Client Successes Jun 01, 2017

NEPA Victory for Freeway Infrastructure Project in Riverside County

BB&K Team Represents RCTC in Mid County Parkway Project Dispute

Best Best & Krieger LLP environmental attorneys successfully defended a freeway infrastructure project in Riverside County from a series of challenges brought under the National Environmental Policy Act. Partners Michelle Ouellette, Charity Schiller and Andrew Skanchy won a cross-motion for summary judgment in federal court on behalf of the Riverside County Transportation Commission on May 11 in a lawsuit regarding the Mid County Parkway project and Environmental Impact Report/Environmental Impact Statement.
The $1.7 billion project is a 16-mile freeway that links Interstate 215 in the City of Perris to State Route 79 in the City of San Jacinto. As of now, the Ramona Expressway is the only existing east-west transportation corridor in that location, but it does not meet Caltrans or Riverside County standards for major roadways. Access points, like driveways and cross streets, impede traffic flow, reduce capacity and pose safety risks. The project is being designed to alleviate those concerns, and provide for more efficient transportation in the future — as demand is expected to grow with increased population and employment in the region.
The Federal Highway Administration was sued in U.S. District Court for the Central District of California in January 2016. RCTC – which served as the California Environmental Quality Act lead agency for purposes of environmental review under state law – intervened as a defendant in May 2016. The plaintiffs tried to block the project, claiming it received inadequate environmental review. However, Judge George H. Wu sided with the FHWA and RCTC finding that all but two of the arguments the plaintiffs raised in their motion for summary judgment were not properly before the court, as the plaintiffs failed to exhaust their administrative remedies.

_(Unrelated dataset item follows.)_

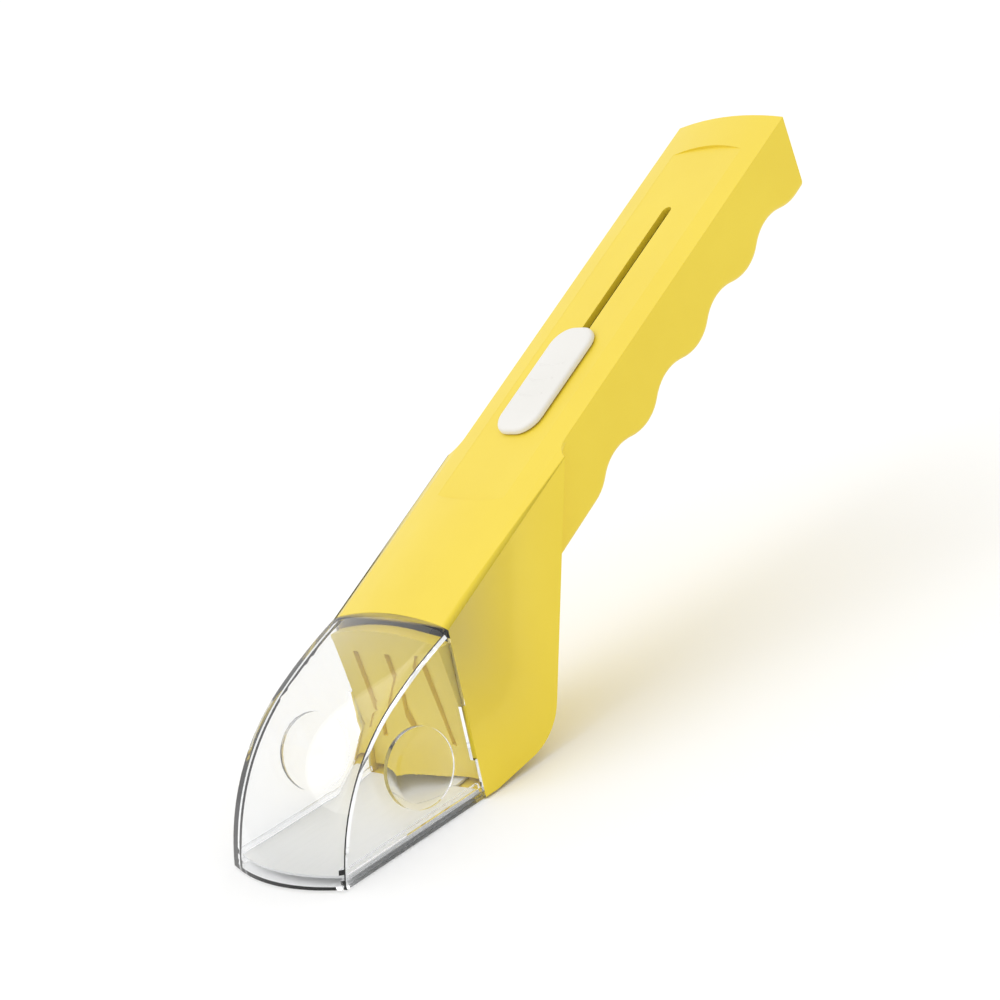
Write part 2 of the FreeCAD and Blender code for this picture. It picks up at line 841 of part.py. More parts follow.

The 47-page ruling details the many iterations of the project that were developed, studied, reviewed, discussed publicly and re-vamped over and over again since the early 2000s. “With respect to the two arguments that are not barred by that analysis — arguments concerning an alleged deficient description of the project route and an allegedly unsatisfactory consideration of the range of alternatives — the court rules on the merits in favor of FHWA and the RCTC,” Wu wrote.
Additional challenges to the EIR/EIS brought against RCTC under CEQA remain pending in state court.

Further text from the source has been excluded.